» Work to complete: In the data below, find every line with the string "joints" and pull it out.
# # # # #
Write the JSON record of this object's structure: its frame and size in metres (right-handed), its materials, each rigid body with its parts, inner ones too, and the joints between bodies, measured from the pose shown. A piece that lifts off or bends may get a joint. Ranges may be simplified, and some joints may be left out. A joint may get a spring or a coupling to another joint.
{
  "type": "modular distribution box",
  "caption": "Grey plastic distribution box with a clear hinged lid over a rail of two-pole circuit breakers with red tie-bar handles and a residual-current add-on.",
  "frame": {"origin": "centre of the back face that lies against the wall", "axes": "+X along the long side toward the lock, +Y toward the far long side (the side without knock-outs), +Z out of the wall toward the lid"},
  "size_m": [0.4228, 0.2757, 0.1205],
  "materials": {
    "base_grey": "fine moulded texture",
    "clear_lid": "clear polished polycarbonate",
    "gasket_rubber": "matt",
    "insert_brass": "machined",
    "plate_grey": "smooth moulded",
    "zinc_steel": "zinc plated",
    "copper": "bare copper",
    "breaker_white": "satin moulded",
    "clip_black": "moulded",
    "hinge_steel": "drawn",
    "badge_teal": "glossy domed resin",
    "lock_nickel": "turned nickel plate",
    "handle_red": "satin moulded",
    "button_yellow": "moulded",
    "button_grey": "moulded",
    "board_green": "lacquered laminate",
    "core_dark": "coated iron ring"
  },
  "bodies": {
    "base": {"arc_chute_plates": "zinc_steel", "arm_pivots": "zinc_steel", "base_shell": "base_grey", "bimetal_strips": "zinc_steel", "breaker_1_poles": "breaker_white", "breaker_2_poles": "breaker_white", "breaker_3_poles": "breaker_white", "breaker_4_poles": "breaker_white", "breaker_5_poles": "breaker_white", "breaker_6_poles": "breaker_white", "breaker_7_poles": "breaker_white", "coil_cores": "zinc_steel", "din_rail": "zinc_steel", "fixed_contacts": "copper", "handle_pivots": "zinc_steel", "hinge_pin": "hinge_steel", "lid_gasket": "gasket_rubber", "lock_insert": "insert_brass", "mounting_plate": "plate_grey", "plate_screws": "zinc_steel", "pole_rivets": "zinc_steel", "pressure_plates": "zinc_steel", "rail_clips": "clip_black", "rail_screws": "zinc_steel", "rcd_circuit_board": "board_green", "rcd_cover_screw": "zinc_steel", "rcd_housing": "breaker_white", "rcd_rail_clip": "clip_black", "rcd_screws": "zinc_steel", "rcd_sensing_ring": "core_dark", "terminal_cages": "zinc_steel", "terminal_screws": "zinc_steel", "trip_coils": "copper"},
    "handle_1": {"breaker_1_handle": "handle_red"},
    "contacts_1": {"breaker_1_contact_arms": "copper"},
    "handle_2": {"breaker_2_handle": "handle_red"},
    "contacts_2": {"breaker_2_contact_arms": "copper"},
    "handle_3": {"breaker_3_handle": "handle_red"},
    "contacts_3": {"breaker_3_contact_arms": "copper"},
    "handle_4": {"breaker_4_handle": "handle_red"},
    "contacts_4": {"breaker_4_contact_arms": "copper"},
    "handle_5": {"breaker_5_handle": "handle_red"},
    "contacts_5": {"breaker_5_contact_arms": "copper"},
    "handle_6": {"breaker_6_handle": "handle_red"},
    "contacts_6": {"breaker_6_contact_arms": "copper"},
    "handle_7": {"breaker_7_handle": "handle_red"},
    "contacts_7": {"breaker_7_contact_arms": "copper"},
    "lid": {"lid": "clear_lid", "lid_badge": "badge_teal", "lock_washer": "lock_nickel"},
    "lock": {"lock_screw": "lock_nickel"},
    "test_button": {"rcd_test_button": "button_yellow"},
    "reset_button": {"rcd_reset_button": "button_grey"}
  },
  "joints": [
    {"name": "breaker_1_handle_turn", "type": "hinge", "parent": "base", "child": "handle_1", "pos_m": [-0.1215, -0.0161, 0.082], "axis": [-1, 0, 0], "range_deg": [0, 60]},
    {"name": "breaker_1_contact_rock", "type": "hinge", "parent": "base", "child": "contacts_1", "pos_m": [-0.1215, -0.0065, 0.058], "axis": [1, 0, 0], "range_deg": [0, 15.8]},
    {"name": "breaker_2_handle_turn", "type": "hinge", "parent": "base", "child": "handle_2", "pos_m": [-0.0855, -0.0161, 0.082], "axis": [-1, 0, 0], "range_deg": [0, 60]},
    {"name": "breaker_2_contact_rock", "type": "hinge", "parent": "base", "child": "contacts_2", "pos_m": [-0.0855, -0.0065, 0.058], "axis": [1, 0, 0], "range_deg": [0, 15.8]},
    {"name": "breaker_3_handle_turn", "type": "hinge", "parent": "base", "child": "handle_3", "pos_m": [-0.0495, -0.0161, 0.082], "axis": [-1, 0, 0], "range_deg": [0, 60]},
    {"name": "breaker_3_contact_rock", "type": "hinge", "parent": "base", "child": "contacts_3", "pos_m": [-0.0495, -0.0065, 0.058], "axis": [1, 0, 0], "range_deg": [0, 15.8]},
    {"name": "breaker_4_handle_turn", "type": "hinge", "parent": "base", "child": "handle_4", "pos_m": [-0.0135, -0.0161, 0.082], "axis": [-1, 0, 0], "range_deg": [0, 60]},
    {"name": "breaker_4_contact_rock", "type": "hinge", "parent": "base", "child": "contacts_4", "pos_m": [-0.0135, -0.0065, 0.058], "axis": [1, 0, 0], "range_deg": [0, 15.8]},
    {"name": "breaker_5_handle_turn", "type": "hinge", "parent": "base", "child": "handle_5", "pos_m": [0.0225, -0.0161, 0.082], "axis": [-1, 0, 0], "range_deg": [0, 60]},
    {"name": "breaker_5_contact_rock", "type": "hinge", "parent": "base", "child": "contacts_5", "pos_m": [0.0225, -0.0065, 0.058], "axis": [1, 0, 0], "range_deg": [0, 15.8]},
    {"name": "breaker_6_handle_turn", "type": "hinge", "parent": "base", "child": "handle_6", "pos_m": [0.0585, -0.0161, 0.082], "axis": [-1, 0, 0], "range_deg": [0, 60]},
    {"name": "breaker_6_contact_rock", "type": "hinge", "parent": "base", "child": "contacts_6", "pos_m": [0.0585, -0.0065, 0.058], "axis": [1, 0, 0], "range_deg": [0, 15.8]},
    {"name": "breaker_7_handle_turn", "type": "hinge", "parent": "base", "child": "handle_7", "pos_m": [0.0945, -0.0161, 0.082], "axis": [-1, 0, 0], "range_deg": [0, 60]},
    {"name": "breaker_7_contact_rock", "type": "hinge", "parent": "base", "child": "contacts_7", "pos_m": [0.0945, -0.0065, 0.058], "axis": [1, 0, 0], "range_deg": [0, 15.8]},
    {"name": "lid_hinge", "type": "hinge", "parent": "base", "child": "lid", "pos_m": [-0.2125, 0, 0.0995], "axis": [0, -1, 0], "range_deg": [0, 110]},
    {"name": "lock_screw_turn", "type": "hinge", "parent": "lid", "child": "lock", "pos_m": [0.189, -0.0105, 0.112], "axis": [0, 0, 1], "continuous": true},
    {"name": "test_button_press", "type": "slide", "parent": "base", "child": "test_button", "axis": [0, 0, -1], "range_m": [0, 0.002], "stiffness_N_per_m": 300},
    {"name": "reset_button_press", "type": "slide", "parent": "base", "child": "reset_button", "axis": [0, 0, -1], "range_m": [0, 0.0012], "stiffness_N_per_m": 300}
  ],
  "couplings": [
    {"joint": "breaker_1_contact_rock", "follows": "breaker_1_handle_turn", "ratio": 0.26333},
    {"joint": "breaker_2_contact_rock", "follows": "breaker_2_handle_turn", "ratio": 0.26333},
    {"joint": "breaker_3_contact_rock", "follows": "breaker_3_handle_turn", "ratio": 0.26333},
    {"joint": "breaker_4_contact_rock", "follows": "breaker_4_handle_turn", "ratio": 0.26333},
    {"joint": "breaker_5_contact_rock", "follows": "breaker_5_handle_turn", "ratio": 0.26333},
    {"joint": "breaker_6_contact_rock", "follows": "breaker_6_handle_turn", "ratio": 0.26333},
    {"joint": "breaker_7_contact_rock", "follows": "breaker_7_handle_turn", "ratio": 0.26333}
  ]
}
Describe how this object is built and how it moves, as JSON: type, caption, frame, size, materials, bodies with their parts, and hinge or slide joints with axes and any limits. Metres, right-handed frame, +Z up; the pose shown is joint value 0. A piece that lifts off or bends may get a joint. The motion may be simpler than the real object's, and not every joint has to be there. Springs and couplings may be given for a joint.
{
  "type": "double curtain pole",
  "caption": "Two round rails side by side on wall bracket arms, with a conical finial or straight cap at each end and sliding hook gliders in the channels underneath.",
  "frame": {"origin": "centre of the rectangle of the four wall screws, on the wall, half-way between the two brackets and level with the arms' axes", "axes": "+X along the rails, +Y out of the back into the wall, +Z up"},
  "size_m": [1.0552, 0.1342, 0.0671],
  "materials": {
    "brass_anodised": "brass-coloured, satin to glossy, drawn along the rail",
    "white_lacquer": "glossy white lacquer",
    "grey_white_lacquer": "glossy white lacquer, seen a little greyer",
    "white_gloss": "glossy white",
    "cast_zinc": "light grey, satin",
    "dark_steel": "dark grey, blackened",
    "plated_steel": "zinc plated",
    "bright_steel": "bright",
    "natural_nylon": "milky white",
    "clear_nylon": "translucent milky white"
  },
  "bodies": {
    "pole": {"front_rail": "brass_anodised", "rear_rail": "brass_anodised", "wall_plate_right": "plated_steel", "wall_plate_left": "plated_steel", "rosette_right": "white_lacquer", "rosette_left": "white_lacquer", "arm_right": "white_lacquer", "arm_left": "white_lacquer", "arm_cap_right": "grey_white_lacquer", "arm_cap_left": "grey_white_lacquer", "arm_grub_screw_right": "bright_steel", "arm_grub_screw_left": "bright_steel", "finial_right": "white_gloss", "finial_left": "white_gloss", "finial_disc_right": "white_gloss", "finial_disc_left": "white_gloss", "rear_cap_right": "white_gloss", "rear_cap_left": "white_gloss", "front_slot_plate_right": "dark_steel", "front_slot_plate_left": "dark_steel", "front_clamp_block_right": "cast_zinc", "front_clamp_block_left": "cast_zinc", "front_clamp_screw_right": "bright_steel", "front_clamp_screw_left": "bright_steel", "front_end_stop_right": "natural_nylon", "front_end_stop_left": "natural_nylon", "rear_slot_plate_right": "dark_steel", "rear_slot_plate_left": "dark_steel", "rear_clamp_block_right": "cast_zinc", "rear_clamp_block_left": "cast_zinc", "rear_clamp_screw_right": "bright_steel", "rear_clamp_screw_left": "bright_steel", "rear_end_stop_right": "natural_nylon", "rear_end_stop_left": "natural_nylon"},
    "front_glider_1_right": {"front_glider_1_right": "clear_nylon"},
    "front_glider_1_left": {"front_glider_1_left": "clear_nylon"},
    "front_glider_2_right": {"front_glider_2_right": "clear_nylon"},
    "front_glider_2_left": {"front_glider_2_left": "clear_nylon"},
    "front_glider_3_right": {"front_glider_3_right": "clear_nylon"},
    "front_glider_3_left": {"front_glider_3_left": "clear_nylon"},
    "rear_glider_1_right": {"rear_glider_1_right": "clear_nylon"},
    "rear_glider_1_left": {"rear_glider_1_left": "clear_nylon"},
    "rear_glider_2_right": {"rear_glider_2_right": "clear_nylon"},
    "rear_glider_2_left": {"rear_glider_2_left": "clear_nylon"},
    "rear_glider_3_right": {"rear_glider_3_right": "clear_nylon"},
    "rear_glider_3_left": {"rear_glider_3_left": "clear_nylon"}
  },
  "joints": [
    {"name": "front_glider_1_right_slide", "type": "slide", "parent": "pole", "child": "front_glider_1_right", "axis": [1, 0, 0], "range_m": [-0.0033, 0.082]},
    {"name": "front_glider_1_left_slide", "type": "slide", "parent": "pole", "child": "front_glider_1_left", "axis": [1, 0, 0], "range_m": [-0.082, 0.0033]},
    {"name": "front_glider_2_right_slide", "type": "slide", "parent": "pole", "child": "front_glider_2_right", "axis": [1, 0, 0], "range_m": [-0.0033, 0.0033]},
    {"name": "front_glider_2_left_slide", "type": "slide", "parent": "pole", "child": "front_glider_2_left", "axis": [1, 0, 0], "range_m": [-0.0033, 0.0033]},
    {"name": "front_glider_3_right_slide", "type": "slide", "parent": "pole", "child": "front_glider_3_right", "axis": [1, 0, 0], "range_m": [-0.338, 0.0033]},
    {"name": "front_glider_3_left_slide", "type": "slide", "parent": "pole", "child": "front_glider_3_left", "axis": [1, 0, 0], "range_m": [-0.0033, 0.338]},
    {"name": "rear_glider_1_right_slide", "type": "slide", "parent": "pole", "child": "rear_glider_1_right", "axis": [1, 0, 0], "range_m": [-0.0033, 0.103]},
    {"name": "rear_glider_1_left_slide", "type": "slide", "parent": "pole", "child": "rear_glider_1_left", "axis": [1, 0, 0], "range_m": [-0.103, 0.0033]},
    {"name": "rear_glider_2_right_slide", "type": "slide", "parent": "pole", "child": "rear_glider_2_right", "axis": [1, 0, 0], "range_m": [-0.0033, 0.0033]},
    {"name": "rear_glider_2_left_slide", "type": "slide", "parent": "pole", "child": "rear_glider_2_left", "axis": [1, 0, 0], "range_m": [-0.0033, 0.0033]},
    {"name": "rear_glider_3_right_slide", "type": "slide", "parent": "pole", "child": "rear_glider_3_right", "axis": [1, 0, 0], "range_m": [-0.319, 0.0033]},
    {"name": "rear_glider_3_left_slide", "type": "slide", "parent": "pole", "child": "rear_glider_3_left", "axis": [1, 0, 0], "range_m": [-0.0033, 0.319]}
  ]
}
# # # # #
» Complete response:
Write the JSON record of this object's structure: its frame and size in metres (right-handed), its materials, each rigid body with its parts, inner ones too, and the joints between bodies, measured from the pose shown. A piece that lifts off or bends may get a joint. Ranges may be simplified, and some joints may be left out. A joint may get a spring or a coupling to another joint.
  "joints": [
Describe how this object is built and how it moves, as JSON: type, caption, frame, size, materials, bodies with their parts, and hinge or slide joints with axes and any limits. Metres, right-handed frame, +Z up; the pose shown is joint value 0. A piece that lifts off or bends may get a joint. The motion may be simpler than the real object's, and not every joint has to be there. Springs and couplings may be given for a joint.
  "joints": [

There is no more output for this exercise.